------ SUPPLIED DATA ------

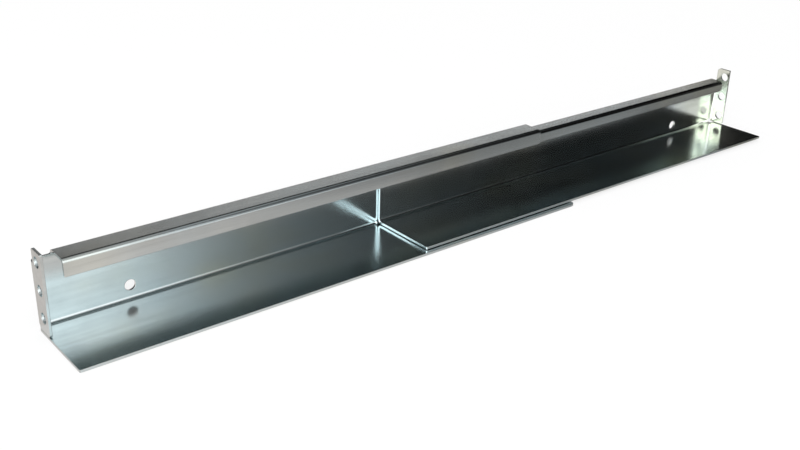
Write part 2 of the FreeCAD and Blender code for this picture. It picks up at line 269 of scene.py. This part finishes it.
def zinc_plated_sheet(rail, gloss, grain_height, warmth, drained):
    """Makes the plated finish of a rail, its patterns centred on it, with its own film."""
    low, high = (Vector(corner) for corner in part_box(rail))
    centre = (low + high) / 2
    torn_depth = 0.0001
    material = bpy.data.materials.new("zinc_on_" + rail)
    material.use_nodes = True
    tree = material.node_tree
    metal = tree.nodes["Principled BSDF"]
    metal.inputs["Metallic"].default_value = 1.0
    place = add_node(tree, "ShaderNodeTexCoord", -1500, 0)
    middle = add_node(tree, "ShaderNodeMapping", -1300, 0, (), {"Location": -centre})
    tree.links.new(place.outputs["Object"], middle.inputs["Vector"])
    groups = {}
    for row, (group, values) in enumerate((
        (rolling, {}),
        (film, {"Warmth": warmth, "Drained": drained}),
        (handling, {}),
        (edges, {}),
        (shear, {"Front": low.y - centre.y + torn_depth}),
    )):
        groups[group] = add_node(
            tree, "ShaderNodeGroup", -1050, 200 - 220 * row, {"node_tree": group}, values
        )
        if "Vector" in groups[group].inputs:
            tree.links.new(middle.outputs["Vector"], groups[group].inputs["Vector"])

    # Colour: the film's, dulled a little along the rolling bands and in the smudges, and a touch
    # paler and warmer where an edge is worn.
    brightest, band_dulling, smudge_dulling = 1.10, 0.20, 0.09
    worn_zinc, worn_share = (0.76, 0.75, 0.72, 1), 0.7
    dulled = add_node(
        tree, "ShaderNodeMath", -900, 600, {"operation": "MULTIPLY_ADD"},
        {1: -band_dulling, 2: brightest},
    )
    smudged = add_node(
        tree, "ShaderNodeMath", -700, 600, {"operation": "MULTIPLY_ADD"}, {1: -smudge_dulling}
    )
    streaked = add_node(tree, "ShaderNodeVectorMath", -500, 500, {"operation": "SCALE"})
    wear = add_node(tree, "ShaderNodeMath", -700, 400, {"operation": "MULTIPLY"}, {1: worn_share})
    worn = add_node(tree, "ShaderNodeMix", -300, 300, {"data_type": "RGBA"}, {"B": worn_zinc})
    connect(
        tree,
        (groups[rolling].outputs["Band"], dulled.inputs[0]),
        (groups[handling].outputs["Smudge"], smudged.inputs[0]),
        (dulled.outputs[0], smudged.inputs[2]),
        (groups[film].outputs["Color"], streaked.inputs[0]),
        (smudged.outputs[0], streaked.inputs["Scale"]),
        (groups[edges].outputs["Edge"], wear.inputs[0]),
        (wear.outputs[0], worn.inputs["Factor"]),
        (streaked.outputs[0], worn.inputs["A"]),
        (worn.outputs["Result"], metal.inputs["Base Color"]),
    )

    # Roughness: the gloss of the plating, and what each band, smudge, rubbed mark, worn edge and
    # torn face adds to it.
    total = None
    for row, (group, mask, added) in enumerate((
        (rolling, "Band", 0.04),
        (handling, "Smudge", 0.04),
        (handling, "Rub", 0.06),
        (edges, "Edge", 0.12),
        (shear, "Cut", 0.35),
    )):
        term = add_node(
            tree, "ShaderNodeMath", -750 + 200 * row, 0, {"operation": "MULTIPLY_ADD"},
            {1: added, 2: gloss},
        )
        tree.links.new(groups[group].outputs[mask], term.inputs[0])
        if total:
            tree.links.new(total, term.inputs[2])
        total = term.outputs[0]
    tree.links.new(total, metal.inputs["Roughness"])

    # Bump: the matt grain and the rolling lines, on the normal that the punched edges round.
    bump = add_node(
        tree, "ShaderNodeBump", -250, -350, (), {"Strength": 1.0, "Distance": grain_height}
    )
    connect(
        tree,
        (groups[rolling].outputs["Height"], bump.inputs["Height"]),
        (groups[edges].outputs["Normal"], bump.inputs["Normal"]),
        (bump.outputs["Normal"], metal.inputs["Normal"]),
    )
    return material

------

Reproduce each line verbatim.

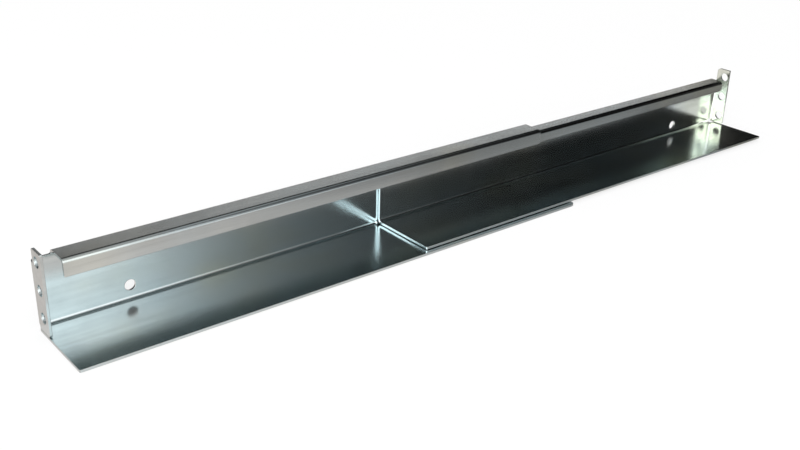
Write part 2 of the FreeCAD and Blender code for this picture. It picks up at line 269 of scene.py. This part finishes it.
def zinc_plated_sheet(rail, gloss, grain_height, warmth, drained):
    """Makes the plated finish of a rail, its patterns centred on it, with its own film."""
    low, high = (Vector(corner) for corner in part_box(rail))
    centre = (low + high) / 2
    torn_depth = 0.0001
    material = bpy.data.materials.new("zinc_on_" + rail)
    material.use_nodes = True
    tree = material.node_tree
    metal = tree.nodes["Principled BSDF"]
    metal.inputs["Metallic"].default_value = 1.0
    place = add_node(tree, "ShaderNodeTexCoord", -1500, 0)
    middle = add_node(tree, "ShaderNodeMapping", -1300, 0, (), {"Location": -centre})
    tree.links.new(place.outputs["Object"], middle.inputs["Vector"])
    groups = {}
    for row, (group, values) in enumerate((
        (rolling, {}),
        (film, {"Warmth": warmth, "Drained": drained}),
        (handling, {}),
        (edges, {}),
        (shear, {"Front": low.y - centre.y + torn_depth}),
    )):
        groups[group] = add_node(
            tree, "ShaderNodeGroup", -1050, 200 - 220 * row, {"node_tree": group}, values
        )
        if "Vector" in groups[group].inputs:
            tree.links.new(middle.outputs["Vector"], groups[group].inputs["Vector"])

    # Colour: the film's, dulled a little along the rolling bands and in the smudges, and a touch
    # paler and warmer where an edge is worn.
    brightest, band_dulling, smudge_dulling = 1.10, 0.20, 0.09
    worn_zinc, worn_share = (0.76, 0.75, 0.72, 1), 0.7
    dulled = add_node(
        tree, "ShaderNodeMath", -900, 600, {"operation": "MULTIPLY_ADD"},
        {1: -band_dulling, 2: brightest},
    )
    smudged = add_node(
        tree, "ShaderNodeMath", -700, 600, {"operation": "MULTIPLY_ADD"}, {1: -smudge_dulling}
    )
    streaked = add_node(tree, "ShaderNodeVectorMath", -500, 500, {"operation": "SCALE"})
    wear = add_node(tree, "ShaderNodeMath", -700, 400, {"operation": "MULTIPLY"}, {1: worn_share})
    worn = add_node(tree, "ShaderNodeMix", -300, 300, {"data_type": "RGBA"}, {"B": worn_zinc})
    connect(
        tree,
        (groups[rolling].outputs["Band"], dulled.inputs[0]),
        (groups[handling].outputs["Smudge"], smudged.inputs[0]),
        (dulled.outputs[0], smudged.inputs[2]),
        (groups[film].outputs["Color"], streaked.inputs[0]),
        (smudged.outputs[0], streaked.inputs["Scale"]),
        (groups[edges].outputs["Edge"], wear.inputs[0]),
        (wear.outputs[0], worn.inputs["Factor"]),
        (streaked.outputs[0], worn.inputs["A"]),
        (worn.outputs["Result"], metal.inputs["Base Color"]),
    )

    # Roughness: the gloss of the plating, and what each band, smudge, rubbed mark, worn edge and
    # torn face adds to it.
    total = None
    for row, (group, mask, added) in enumerate((
        (rolling, "Band", 0.04),
        (handling, "Smudge", 0.04),
        (handling, "Rub", 0.06),
        (edges, "Edge", 0.12),
        (shear, "Cut", 0.35),
    )):
        term = add_node(
            tree, "ShaderNodeMath", -750 + 200 * row, 0, {"operation": "MULTIPLY_ADD"},
            {1: added, 2: gloss},
        )
        tree.links.new(groups[group].outputs[mask], term.inputs[0])
        if total:
            tree.links.new(total, term.inputs[2])
        total = term.outputs[0]
    tree.links.new(total, metal.inputs["Roughness"])

    # Bump: the matt grain and the rolling lines, on the normal that the punched edges round.
    bump = add_node(
        tree, "ShaderNodeBump", -250, -350, (), {"Strength": 1.0, "Distance": grain_height}
    )
    connect(
        tree,
        (groups[rolling].outputs["Height"], bump.inputs["Height"]),
        (groups[edges].outputs["Normal"], bump.inputs["Normal"]),
        (bump.outputs["Normal"], metal.inputs["Normal"]),
    )
    return material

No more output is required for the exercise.